The Estate of Martin Disler

Artist Martin Disler in his studio in Paris, 1984
Martin Disler in his studio in Paris, 1984

Martin Disler’s exhibition Invasion durch eine falsche Sprache (Invasion by a False Language) at the Kunsthalle Basel in 1980 brought a sudden international breakthrough. In quick succession his work was showing in New York at the Museum of Modern Art (1981), documenta 7 in Kassel (1982), in London at the Tate Gallery and in Amsterdam at the Stedelijk Museum (1983), in the San Francisco Museum of Modern Art (1984) and the Museu de Arte Moderna, São Paulo (1986).

 

Self-taught, Disler unleashed his restless creative energy in drawings, paintings, graphic works and sculptures. He continually broke with artistic convention—for example, in 1981 with his 140 x 4.5 metre (460 x 14¾ foot) monumental painting Die Umgebung der Liebe (The Surroundings of Love), which is now a Swiss cultural asset of national importance owned by the Gottfried Keller Foundation.

 

Parallel to his work as a material artist, Disler also produced penetratingly powerful literary works, including the novel Bilder vom Maler (Pictures of a Painter), and contributed texts to more than a dozen artists’ books.
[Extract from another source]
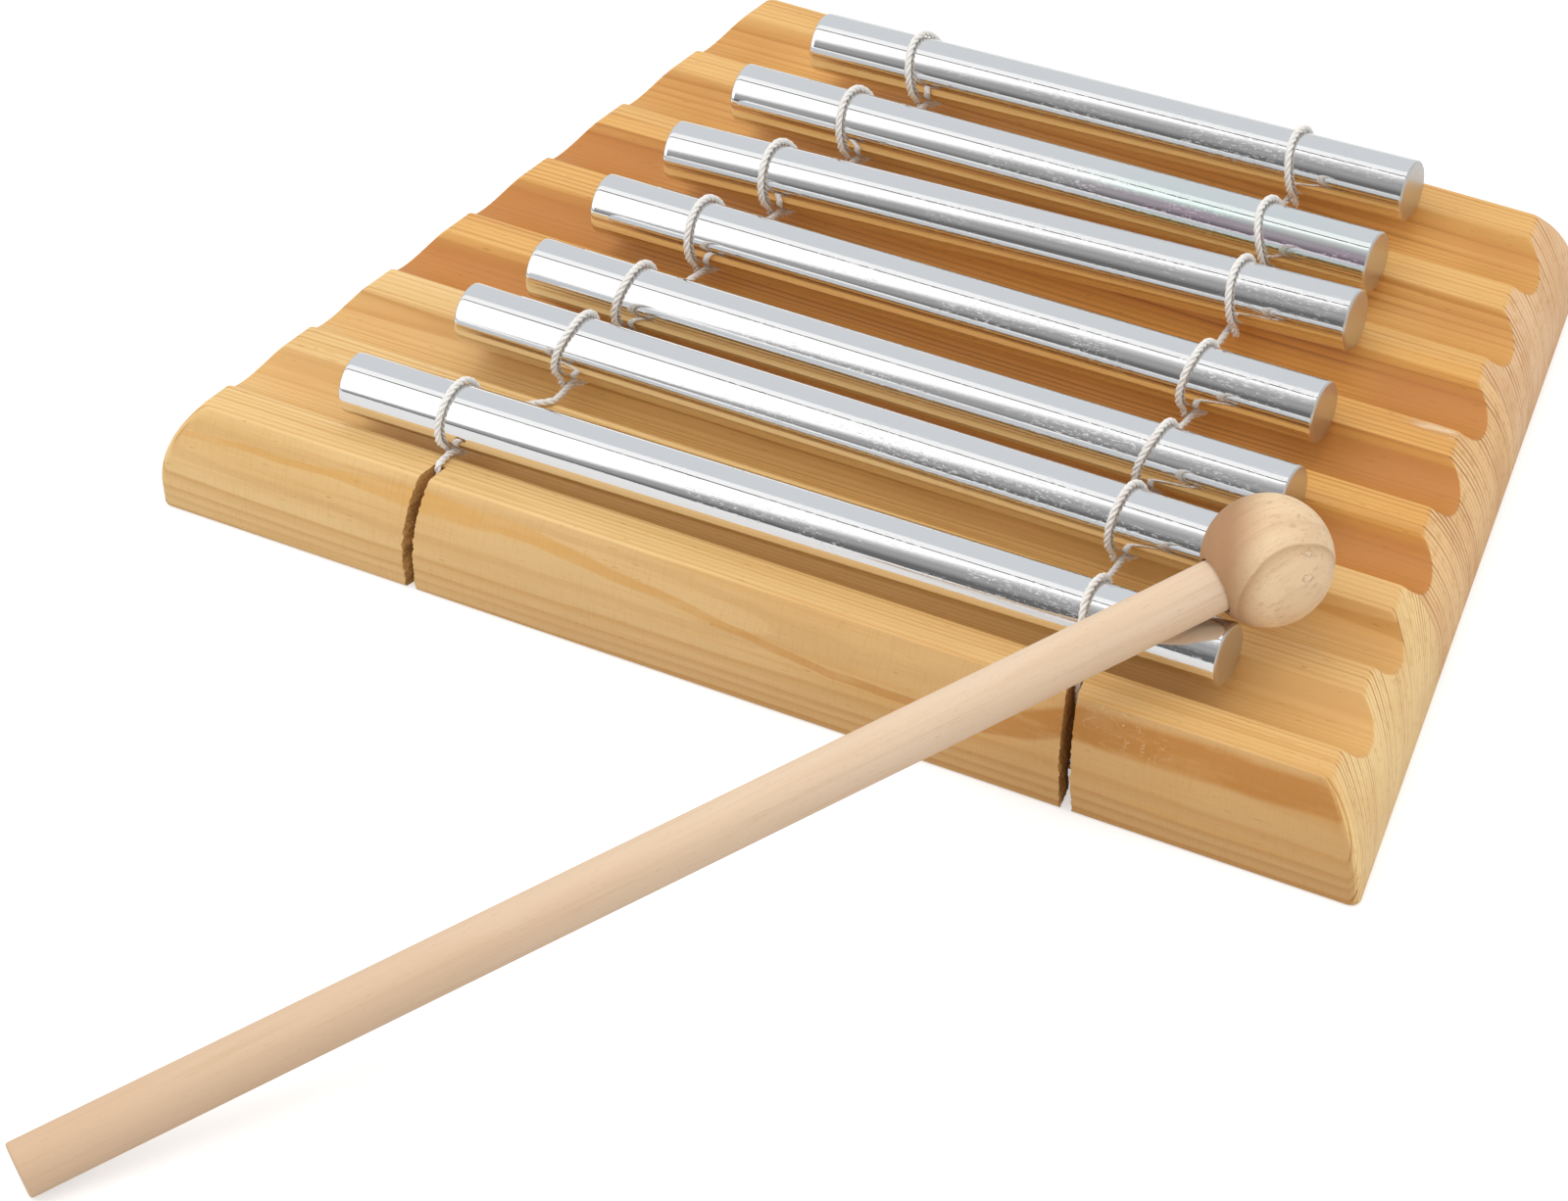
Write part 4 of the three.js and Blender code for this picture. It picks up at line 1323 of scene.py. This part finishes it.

Literary references frequently feature in his pictures—such as in the watercolour series of over 300 works “Arbeiten für den langen nassen Weg” (Works for the Long, Wet Road) in which the artist references poems by Fernando Pesoa, most of which are in the collection of the Kunstmuseum Basel.

 

An anticipation of death and the momentary pangs of hunger for life tend to permeate Disler’s oeuvre and surface as an illusionless vision of the conditio humana. Influenced by mysteriously oppressive worlds, emotional and bodily sensations seem to be transposed directly as motifs to the canvas. The artist’s intoxicating restlessness and obsessive creative frenzy provoke the deliberately sought-after overtaxing of himself and his audience by way of an opulent abundance of works. The artist believed that the paintings should remain open; that the audience should be embraced and engulfed by the painting and sink into it.

 

Martin Disler was born in 1949 in Seewen (Switzerland). A restless traveller, he lived in New York, Zurich, Paris, Amsterdam, Les Planchettes and Lugano, among other places. He died on 27 August 1996 at the age of 47 as a result of a cerebral stroke.

 

The Buchmann Galerie in Berlin and Lugano has represented the estate of Martin Disler since 2013. In the last five years, several major exhibitions have testified to the continued relevance of Disler’s work: Kunsthalle Bielefeld (2016), the Skulpturenpark Waldfrieden in Wuppertal, the Bündner Kunstmuseum in Chur (both 2019) and the Kirchner Museum Davos (2020). The publication of comprehensive monographs alongside these exhibitions has sought to explore the artist and his work.